═════ Supplied material ═════
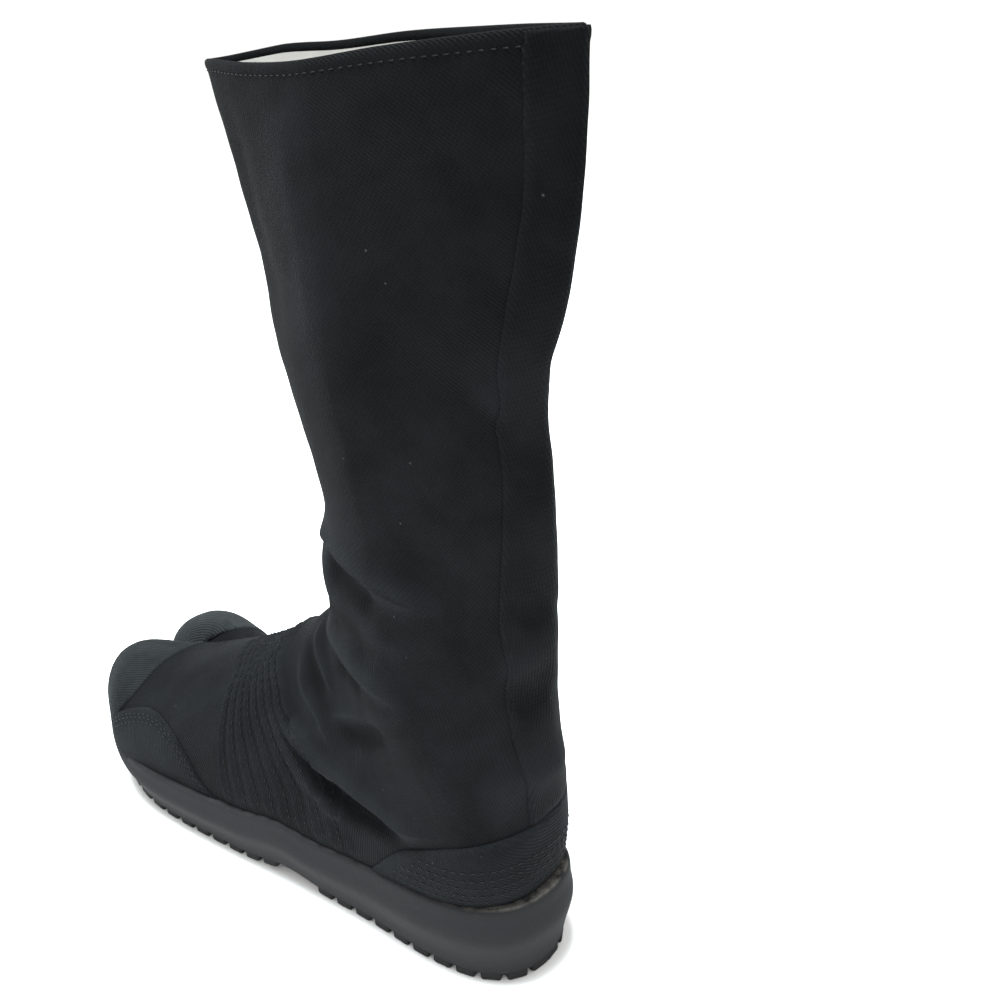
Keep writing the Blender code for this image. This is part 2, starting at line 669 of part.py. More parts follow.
def build_cap(name, grid, line, home, cutters, finish, clear_of=None):
    """Front panel of a toe pocket, from a line across it to its tip."""
    start, slant = line
    far = along_to_y(1.0) + BALL_WIDTH
    rings = []
    for height in (-SPARE, INSTEP_HEIGHT):
        near = [Vector((x, along_to_y(start) + slant * x, height)) for x in (-BALL_WIDTH, BALL_WIDTH)]
        rings.append([*near, Vector((BALL_WIDTH, far, height)), Vector((-BALL_WIDTH, far, height))])
    region = add_object(name + "_region", mesh_from_rings(name + "_region", rings), cutters)
    span = (0, row_of("ball"))
    return overlay(name, grid, PATCH_THICKNESS, region, span, home, cutters, finish, clear_of)


def build_back_flap(foot, home, cutters, finish):
    """Rear inner panel that closes over the front one, from the back seam to its free edge."""
    rise = BOOT_HEIGHT - INSTEP_HEIGHT
    rear = along_to_y(0.0) - BALL_WIDTH
    rings = []
    for _, up, seam, edge in BACK_FLAP:
        height = INSTEP_HEIGHT + up * rise
        left, right, front = seam * BALL_WIDTH, BALL_WIDTH, along_to_y(edge)
        rings.append([Vector((x, y, height)) for x, y in ((left, rear), (right, rear), (right, front), (left, front))])
    region = add_object("flap_region", mesh_from_rings("flap_region", rings), cutters)
    first = row_of("over the bend")
    last = len(foot[0]) - 1
    layer = sock("back_flap", foot, FIT_GAP + FLAP_THICKNESS, home, first, last, False)
    layer.data.materials.append(finish)
    under = sock("flap_under", foot, FIT_GAP, cutters, first - 1, last, False, rise=SPARE)
    combine(layer, region, "INTERSECT")
    combine(layer, under, "DIFFERENCE")
    band = band_prism("flap_band", cutters)
    band.location.z = FIT_GAP
    combine(layer, band, "DIFFERENCE")
    tidy(layer)
    return layer


def shade(things):
    """Smooth shading with the real edges kept sharp."""
    for thing in things:
        thing.data.shade_smooth()
        thing.data.set_sharp_from_angle(angle=math.radians(35))


def build():
    """The whole boot."""
    clear_scene()
    home = collection("jika_tabi")
    cutters = collection("cutters")
    sole_finish = material("foam_rubber", COLOURS["sole"], 0.75)
    canvas = material("black_twill", COLOURS["canvas"], 0.85)
    patch = material("black_canvas", COLOURS["patch"], 0.85)
    bed = material("cotton_bed", COLOURS["insole"], 0.9)
    foot = sock_grid(foot_rows(FOOT) + shaft_rows())
    toe = sock_grid(foot_rows(BIG_TOE))
    things = [
        build_sole(home, cutters, sole_finish),
        build_insole(foot, toe, home, cutters, bed),
        build_upper(foot, toe, home, cutters, canvas),
        build_heel_band(foot, home, cutters, patch),
        build_toe_guard(foot, home, cutters, patch),
        build_cap("toe_cap_four", foot, CAP_LINE, home, cutters, canvas,
                  sock("big_toe_grown", toe, FIT_GAP, cutters, pole_end=True)),
        build_cap("toe_cap_big", toe, BIG_CAP_LINE, home, cutters, canvas),
        build_back_flap(foot, home, cutters, canvas),
    ]
    shade(things)


build()
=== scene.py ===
import math

import bmesh
import bpy
import numpy as np
from mathutils import Matrix, Vector
from mathutils.bvhtree import BVHTree


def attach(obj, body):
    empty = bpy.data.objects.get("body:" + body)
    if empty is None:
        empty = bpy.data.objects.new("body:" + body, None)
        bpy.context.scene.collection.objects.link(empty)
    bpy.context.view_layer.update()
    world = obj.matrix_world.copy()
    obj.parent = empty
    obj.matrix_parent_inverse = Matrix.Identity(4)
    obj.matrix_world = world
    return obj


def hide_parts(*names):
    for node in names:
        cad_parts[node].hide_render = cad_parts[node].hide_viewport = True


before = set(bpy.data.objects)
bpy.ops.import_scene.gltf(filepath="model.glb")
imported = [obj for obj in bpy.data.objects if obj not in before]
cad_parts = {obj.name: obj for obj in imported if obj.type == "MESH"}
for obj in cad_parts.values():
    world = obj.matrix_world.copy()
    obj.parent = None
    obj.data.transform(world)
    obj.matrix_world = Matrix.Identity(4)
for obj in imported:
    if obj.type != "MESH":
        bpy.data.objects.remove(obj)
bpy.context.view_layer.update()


# Camera
# It stands where the photographer stood, behind the outer side of the left boot and a little above
# its collar, with the same lens and the same slight roll.
CAMERA_PLACE = (-0.2781, -0.2629, 0.3682)
CAMERA_YAW = math.radians(49.71)
CAMERA_PITCH = math.radians(24.27)
CAMERA_ROLL = math.radians(-2.055)
CAMERA_LENS = 41.4
CAMERA_FILM = 36.0


def photo_camera():
    """Camera turned by yaw from +Y, tilted down by pitch, then rolled."""
    lens = bpy.data.cameras.new("photo_camera")
    lens.lens = CAMERA_LENS
    lens.sensor_width = CAMERA_FILM
    lens.clip_start = 0.01
    camera = bpy.data.objects.new("photo_camera", lens)
    bpy.context.scene.collection.objects.link(camera)
    ahead = Vector((math.sin(CAMERA_YAW) * math.cos(CAMERA_PITCH),
                    math.cos(CAMERA_YAW) * math.cos(CAMERA_PITCH), -math.sin(CAMERA_PITCH)))
    level = Vector((math.cos(CAMERA_YAW), -math.sin(CAMERA_YAW), 0.0))
    upright = level.cross(ahead)
    right = level * math.cos(CAMERA_ROLL) + upright * math.sin(CAMERA_ROLL)
    up = upright * math.cos(CAMERA_ROLL) - level * math.sin(CAMERA_ROLL)
    turned = Matrix((right, up, -ahead)).transposed().to_4x4()
    camera.matrix_world = Matrix.Translation(CAMERA_PLACE) @ turned
    bpy.context.scene.camera = camera


photo_camera()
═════
_Short task_
Give again the run of lines that opens at the line with "toe = sock_grid(foot_rows(BIG_TOE))" and closes at the line with "in imported if", exactly, and only that run.

_Solution_
    toe = sock_grid(foot_rows(BIG_TOE))
    things = [
        build_sole(home, cutters, sole_finish),
        build_insole(foot, toe, home, cutters, bed),
        build_upper(foot, toe, home, cutters, canvas),
        build_heel_band(foot, home, cutters, patch),
        build_toe_guard(foot, home, cutters, patch),
        build_cap("toe_cap_four", foot, CAP_LINE, home, cutters, canvas,
                  sock("big_toe_grown", toe, FIT_GAP, cutters, pole_end=True)),
        build_cap("toe_cap_big", toe, BIG_CAP_LINE, home, cutters, canvas),
        build_back_flap(foot, home, cutters, canvas),
    ]
    shade(things)


build()
=== scene.py ===
import math

import bmesh
import bpy
import numpy as np
from mathutils import Matrix, Vector
from mathutils.bvhtree import BVHTree


def attach(obj, body):
    empty = bpy.data.objects.get("body:" + body)
    if empty is None:
        empty = bpy.data.objects.new("body:" + body, None)
        bpy.context.scene.collection.objects.link(empty)
    bpy.context.view_layer.update()
    world = obj.matrix_world.copy()
    obj.parent = empty
    obj.matrix_parent_inverse = Matrix.Identity(4)
    obj.matrix_world = world
    return obj


def hide_parts(*names):
    for node in names:
        cad_parts[node].hide_render = cad_parts[node].hide_viewport = True


before = set(bpy.data.objects)
bpy.ops.import_scene.gltf(filepath="model.glb")
imported = [obj for obj in bpy.data.objects if obj not in before]
cad_parts = {obj.name: obj for obj in imported if obj.type == "MESH"}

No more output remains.